Though all capital is destined for the maintenance of productive labor, the quantity of labor that can be employed for a specific amount of capital will vary depending on the type of employment, in the same way the value that employment adds to the annual produce of the land and the labor of the country.

Capital may be employed in four different ways:

  • procuring the crude products required for a society’s use and consumption;
  • manufacturing and preparing those products for consumption;
  • transporting the crude or manufactured products from their places of origin to those where they are wanted;
  • dividing particular portions of either into smaller portions to suit occasional demands from those who want them.

  • The capital of the retailer replaces, together with its profits, that of the merchant from whom he purchases goods, thereby enabling him to continue his business.

    The capital of the wholesale merchant replaces, together with their profits, the capitals of the farmers and manufacturers from whom he purchases the crude and manufactured produce he deals in, thereby enabling them to continue their respective trades.

    Part of the capital of the master manufacturer is employed as fixed capital in the instruments of his trade and replaces, together with its profits, that of the craftsmen from whom he purchases them.
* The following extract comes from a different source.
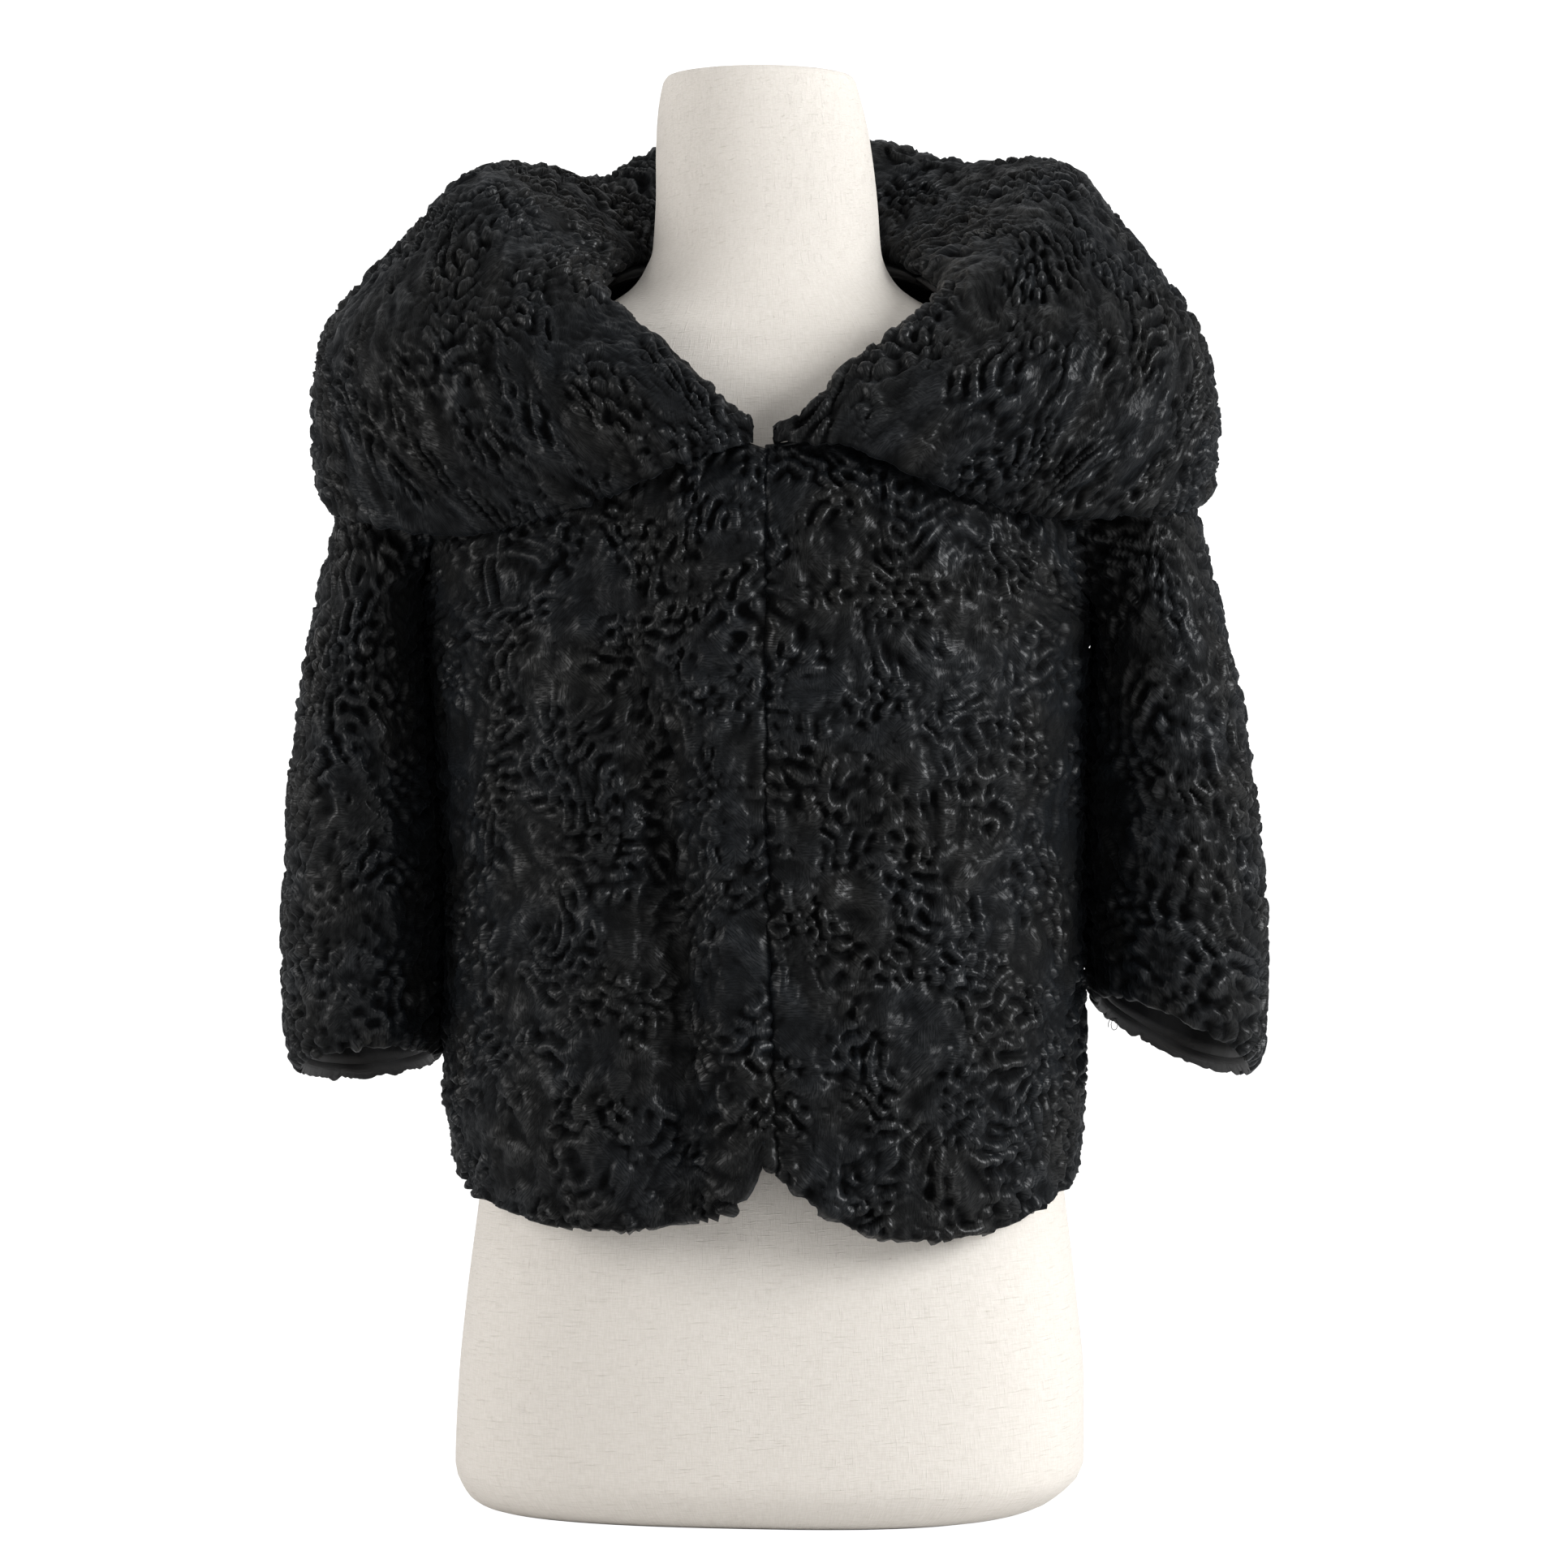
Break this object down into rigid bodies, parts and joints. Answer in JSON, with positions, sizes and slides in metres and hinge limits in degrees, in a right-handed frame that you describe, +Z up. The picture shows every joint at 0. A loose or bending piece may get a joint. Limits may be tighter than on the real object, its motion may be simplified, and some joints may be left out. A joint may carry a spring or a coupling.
{
  "type": "curly lamb fur jacket on a dress form",
  "caption": "Cropped black curly-lamb jacket with a wide rolled shawl collar and three-quarter bell sleeves, worn on a limbless canvas dress form.",
  "frame": {"origin": "middle of the dress form's flat base", "axes": "+Z up, the jacket's front toward -Y, the wearer's left toward +X"},
  "size_m": [0.5476, 0.3196, 0.797],
  "materials": {
    "fur": "glossy tight curls",
    "lining": "satin",
    "canvas": "matt woven"
  },
  "bodies": {
    "root": {"front_right": "fur", "front_left": "fur", "back": "fur", "sleeve_right": "fur", "sleeve_left": "fur", "collar_right": "fur", "collar_left": "fur", "sleeve_lining_right": "lining", "sleeve_lining_left": "lining", "dress_form": "canvas"}
  },
  "joints": []
}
Part of his circulating capital is employed in purchasing materials and replaces, with their profits, the capitals of the farmers and miners from whom he purchases them. But a great part of it is distributed among the workmen he employs.

    Capital invested in agriculture not only enables a greater quantity of productive labor than the same amount of capital employed in manufacturing, but adds much greater value to the annual produce of the land and labor of the country and to the real wealth and revenue of its inhabitants. Of all the ways in which capital can be employed, this is by far the most advantageous to society.

    The revenue of all the inhabitants of a country will be in proportion to the value of the annual produce of their land and labor. The activity that adds the greatest value to annual produce is agriculture—as demonstrated by the rapid growth in wealth of American colonies, which focus primarily on agriculture. They have no manufacturing businesses, with the exception of private family-run household businesses managed by women and children. The greater part of America’s export and coastal trade is conducted with the capital of merchants located in Britain. Even the retail stores and warehouses in some provinces, notably Virginia and Maryland, belong to UK merchants.

    All forms of wholesale trade can be categorized into three types:

  • Home trade, involving internal purchase and sale of produce of industries within that country.
  • Foreign trade, involving the purchase of foreign goods for home consumption.
  • Carrying trade, involving transactions of commerce of foreign countries, or trade of surplus produce from one country to another.

  • When an industry’s produce exceeds demand, the surplus must be marketed abroad, in exchange for something for which there is a demand. The land and labor of Britain generally produce more than the demand of the home market requires; the surplus is therefore marketed abroad, in exchange for something for which there is a demand at home. About 96,000 hogsheads of tobacco are purchased annually in Virginia and Maryland with part of the surplus produce of British industry, but Britain does not require more than 14,000; if the remaining 82,000 cannot be exported and sold in exchange for something more in demand at home, importation of these products must cease, and with it the productive labor of all the inhabitants of Britain currently employed in preparing the goods with which these 82,000 hogsheads are purchased annually.